Appendix Pain – Ouch!

The appendix has been a source of trouble for a long time. In fact, sometimes it seems to have been placed in our bodies just to create havoc. For many years we have been told that the appendix doesn’t really have a job. Some of us consider it just an extra part. However, this organ, while only about 4 inches in length, can pose a significant danger if ignored. So, does the appendix have a purpose? Is that pain you have been having appendicitis? Can you avoid surgery if it is?

Let’s begin with figuring out what the appendix is. Without getting too technical, this finger-like organ gets its name for being shaped like a worm – it is roughly a 3 1/2 inch pouch of tissue connected to and protrudes from the large intestine. Recently, it has been found to be a helpful part of our immune system, and is believed to store good bacteria. While most people who have had this part removed see no real consequences, some doctors now believe that there is a greater risk of some diseases if you have had an appendectomy.

Location of Your Appendix

When this organ is healthy, no one pays it much attention. However, one little infection of the appendix and people suddenly take notice. As the infection builds, the appendix will become inflamed and the pain will become severe. If not taken care of, the offending organ may burst, causing a whole assortment of problems and possibly even death.

Appendicitis symptoms normally begin with a really bad stomach ache. For most people the whole abdomen area will hurt, often times accompanied with nausea. A fever is also a common complaint. Some people experience a fairly mild fever, while others find their fever is very high. Blood tests that are done during this time will usually find high white blood cells. Unfortunately, these symptoms can be true of many other infections and often cause difficulty when trying to diagnose this sickness.

As the appendix becomes worse, some new issues can present themselves. One of the most significant issues would be rebound pain. During the course of this illness, the pain that was once all around the stomach area, will usually move to the lower, right side of the abdomen. A patient will usually notice that this pain intensifies considerably when someone releases pressure on that side. In other words, when the doctor presses on their side, there may not be horrible pain, however, when he lets go, the pain is unbearable.

Appendix Surgery – Before and After

Trips to the ER with any kind of abdominal issues will normally begin with a complete healthy history. After that, patients can expect to be poked and prodded as the doctor checks all their physical symptoms. Blood and urine tests are usually standard also. Often times, doctors may use tests such as ultrasounds or CT scans, however, these do not always clearly show the appendix, and may miss the problem completely.

Doctors often choose to treat the symptoms differently. If all the symptoms are present and rebound pain is obvious, the decision is often made to go immediately to surgery. The risk of a  ruptured appendix is far too great a concern making most doctors act cautiously. However, if the symptoms leave room for question, many healthcare professionals choose to have a patient remain in their care for observation.
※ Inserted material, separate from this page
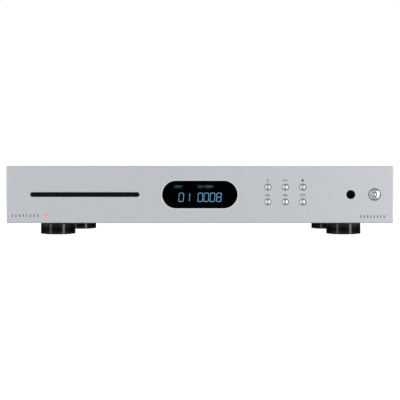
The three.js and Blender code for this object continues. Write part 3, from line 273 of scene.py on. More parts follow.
def block(bm, low, high):
    """A box between two corners."""
    outline = [(low[0], low[2]), (high[0], low[2]), (high[0], high[2]), (low[0], high[2])]
    return prism(bm, outline, low[1], high[1])


def finish_edges(obj, width):
    """Bevels hard edges and keeps flat faces flat in the shading."""
    weld = obj.modifiers.new("weld", "WELD")
    weld.merge_threshold = 2 * MERGE * MM
    bevel = obj.modifiers.new("bevel", "BEVEL")
    bevel.width = width * MM
    bevel.segments = 3
    bevel.limit_method = "ANGLE"
    bevel.angle_limit = SHARP
    obj.modifiers.new("normals", "WEIGHTED_NORMAL")


def make(name, bm, body, material, edge=0.0):
    """Turns a bmesh in millimetres into a piece of the object that rides on a body."""
    bmesh.ops.recalc_face_normals(bm, faces=bm.faces)
    for face in bm.faces:
        face.smooth = True
    for fold in bm.edges:
        if fold.is_manifold and fold.calc_face_angle() > SHARP:
            fold.smooth = False
    bmesh.ops.scale(bm, vec=(MM, MM, MM), verts=bm.verts)
    mesh = bpy.data.meshes.new(name)
    bm.to_mesh(mesh)
    bm.free()
    obj = bpy.data.objects.new(name, mesh)
    bpy.context.scene.collection.objects.link(obj)
    mesh.materials.append(material)
    if edge:
        finish_edges(obj, edge)
    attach(obj, body)
    return obj


# ---------------------------------------------------------------- material nodes


def map_range(tree, value, start, end, low, high):
    """A node that turns start into low and end into high."""
    node = tree.nodes.new("ShaderNodeMapRange")
    ends = {"From Min": start, "From Max": end, "To Min": low, "To Max": high}
    for socket, number in ends.items():
        node.inputs[socket].default_value = number
    tree.links.new(value, node.inputs["Value"])
    return node


class Finish:
    """A Principled material whose patterns are added in short steps, in millimetres."""

    def __init__(self, name, **sockets):
        self.material = bpy.data.materials.new(name)
        self.material.use_nodes = True
        self.tree = self.material.node_tree
        self.shader = self.tree.nodes["Principled BSDF"]
        for socket, value in sockets.items():
            self.shader.inputs[socket.replace("_", " ")].default_value = value
        self.place = self.tree.nodes.new("ShaderNodeTexCoord").outputs["Object"]
        self.last_bump = None

    def add(self, kind):
        return self.tree.nodes.new(kind)

    def stretched(self, stretch):
        mapping = self.add("ShaderNodeMapping")
        mapping.inputs["Scale"].default_value = stretch
        self.tree.links.new(self.place, mapping.inputs["Vector"])
        return mapping.outputs[0]

    def noise(self, size, detail=3.0, stretch=(1, 1, 1), harsh=0.55):
        """Cloudy pattern whose blots are about this many millimetres wide."""
        node = self.add("ShaderNodeTexNoise")
        node.inputs["Scale"].default_value = 1 / (size * MM)
        node.inputs["Detail"].default_value = detail
        node.inputs["Roughness"].default_value = harsh
        self.tree.links.new(self.stretched(stretch), node.inputs["Vector"])
        return node.outputs[0]

    def cells(self, size, stretch=(1, 1, 1)):
        """Distance to scattered points that stand about this many millimetres apart."""
        node = self.add("ShaderNodeTexVoronoi")
        node.inputs["Scale"].default_value = 1 / (size * MM)
        self.tree.links.new(self.stretched(stretch), node.inputs["Vector"])
        return node.outputs[0]

    def scaled(self, value, low, high, start=0.3, end=0.7):
        """The pattern's middle range spread from low to high."""
        return map_range(self.tree, value, start, end, low, high).outputs[0]

    def colour(self, value, *stops, socket="Base Color"):
        """Colours along the pattern's middle range, evenly spread."""
        ramp = self.add("ShaderNodeValToRGB")
        elements = ramp.color_ramp.elements
        while len(elements) < len(stops):
            elements.new(0.5)
        for i, stop in enumerate(stops):
            elements[i].position = 0.3 + 0.4 * i / max(len(stops) - 1, 1)
            elements[i].color = (*stop, 1)
        self.tree.links.new(value, ramp.inputs[0])
        self.tree.links.new(ramp.outputs[0], self.shader.inputs[socket])
        return self

    def rough(self, value, low, high):
        self.tree.links.new(self.scaled(value, low, high), self.shader.inputs["Roughness"])
        return self

    def bump(self, value, depth, strength=1.0):
        """Raises the surface by the pattern, up to depth millimetres."""
        node = self.add("ShaderNodeBump")
        node.inputs["Strength"].default_value = strength
        node.inputs["Distance"].default_value = depth * MM
        self.tree.links.new(value, node.inputs["Height"])
        if self.last_bump:
            self.tree.links.new(self.last_bump, node.inputs["Normal"])
        self.tree.links.new(node.outputs[0], self.shader.inputs["Normal"])
        self.last_bump = node.outputs[0]
        return self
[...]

During this time, the doctor may give a course of IV antibiotics. Occasionally, if caught early enough or if the infection is not severe, antibiotics can knock out the infection in the appendix and help to avoid surgery for a time.

In reality, most patients whose appendix start giving them trouble end up in the operating room. While surgery is never fun, if the condition is caught in time, an appendectomy is a relatively minor surgery. In this day and time, it is normally a laparoscopic procedure followed most of the time by a one to two night stay in the hospital.

If you have symptoms of appendicitis, it is important to get to a doctor immediately. Treatment for appendicitis is almost always surgery, however, with today’s medical wisdom, it is normally an easier surgery to heal from. Waiting to see a doctor can cause severe complications. If, after you have had these symptoms, the pain seems to ease for a time or moves all over the abdomen again, or if your fever spikes very high, it is important to get help immediately.